Asian stock markets started the week deeply in the red. Japanese equities hit a monthly low, the yen further strengthened against the US dollar. Japan’s 10-year bond yield slid to -0.165%, as the USDJPY retreated to 105.82. Interestingly, even the possibility of further monetary stimulus from the Bank of Japan couldn’t bring the JPY-bears back on the stage. Gold climbed to $1278, oil plunged more than a percent.

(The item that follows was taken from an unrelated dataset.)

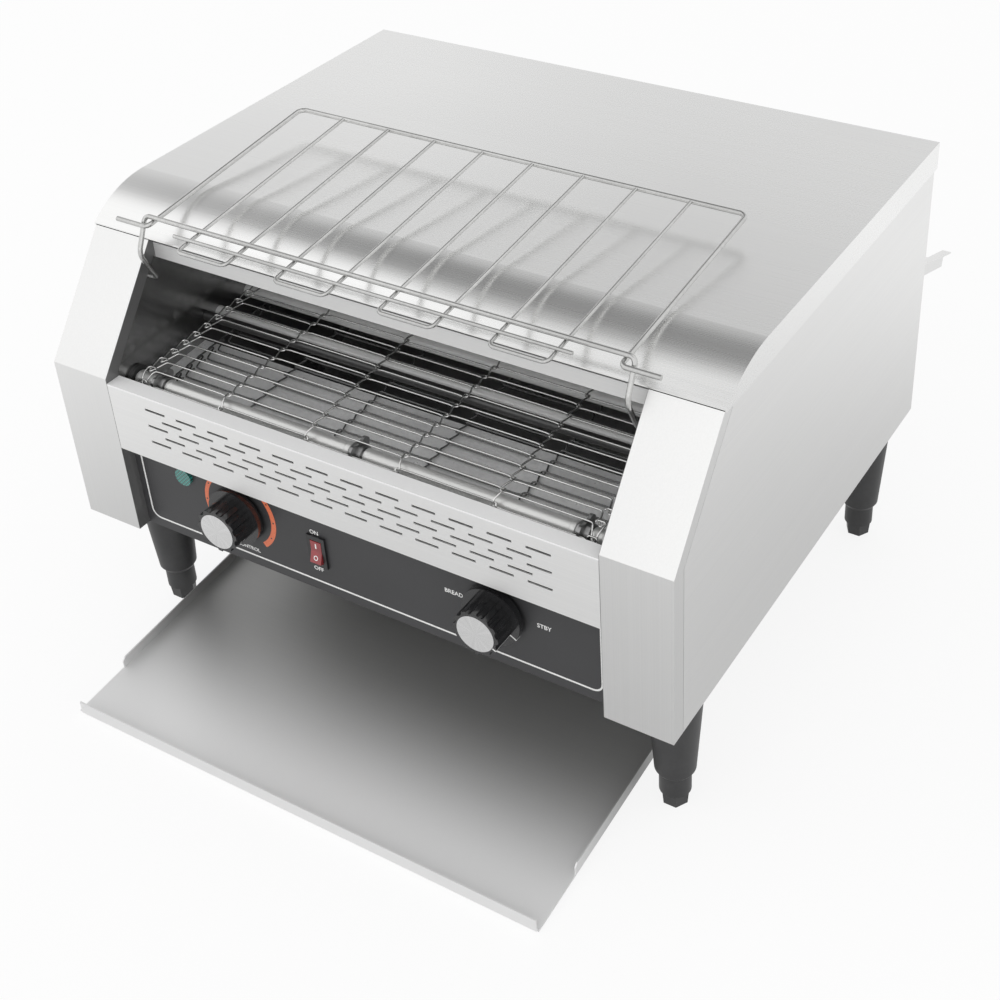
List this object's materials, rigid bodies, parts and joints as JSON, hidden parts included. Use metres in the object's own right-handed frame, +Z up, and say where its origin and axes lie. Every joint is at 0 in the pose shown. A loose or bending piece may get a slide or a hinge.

In China, the heavy slump in fixed asset growth weighed on investor sentiment during the early hours of trading. Private investment is having a hard time picking up momentum, as private investors appear skeptical to buy into the economic stabilization story. Count down to Brexit referendum
The pound took a fresh hit after latest Brexit polls suggested a very tight gap between the ‘Stay’ and the ‘Leave’ camps. The GBPUSD tanked to 1.4157 in Asia. Despite oversold conditions in the sterling, the upside attempts are expected to confront solid resistance. Pound bears could eventually drag the GBPUSD lower toward the 1.40 mark.
The Bank of England will meet on Thursday and is expected to maintain the status quo at its last meeting before the Brexit verdict. The market remains comfortably short sterling in the run up to the referendum. High volatility and choppy market conditions will be in play for those willing to trade the pound. Traders should be prepared for two-side volatility, although the market remains skewed on the downside.
The FTSE dumped more than 250 points off the June 6th peak, 6322p. The FTSE 100 index tumbled to a monthly low on rising tensions regarding the Brexit referendum. Investors are increasingly moving out of UK stocks as we approach the June 23rd referendum. Given the looming Brexit uncertainties, it is certainly not an opportune time to build fresh long positions in UK stocks. The 200-day moving average, 6150p, is expected to act as a solid resistance before the referendum. The FTSE could revisit the 6000 level.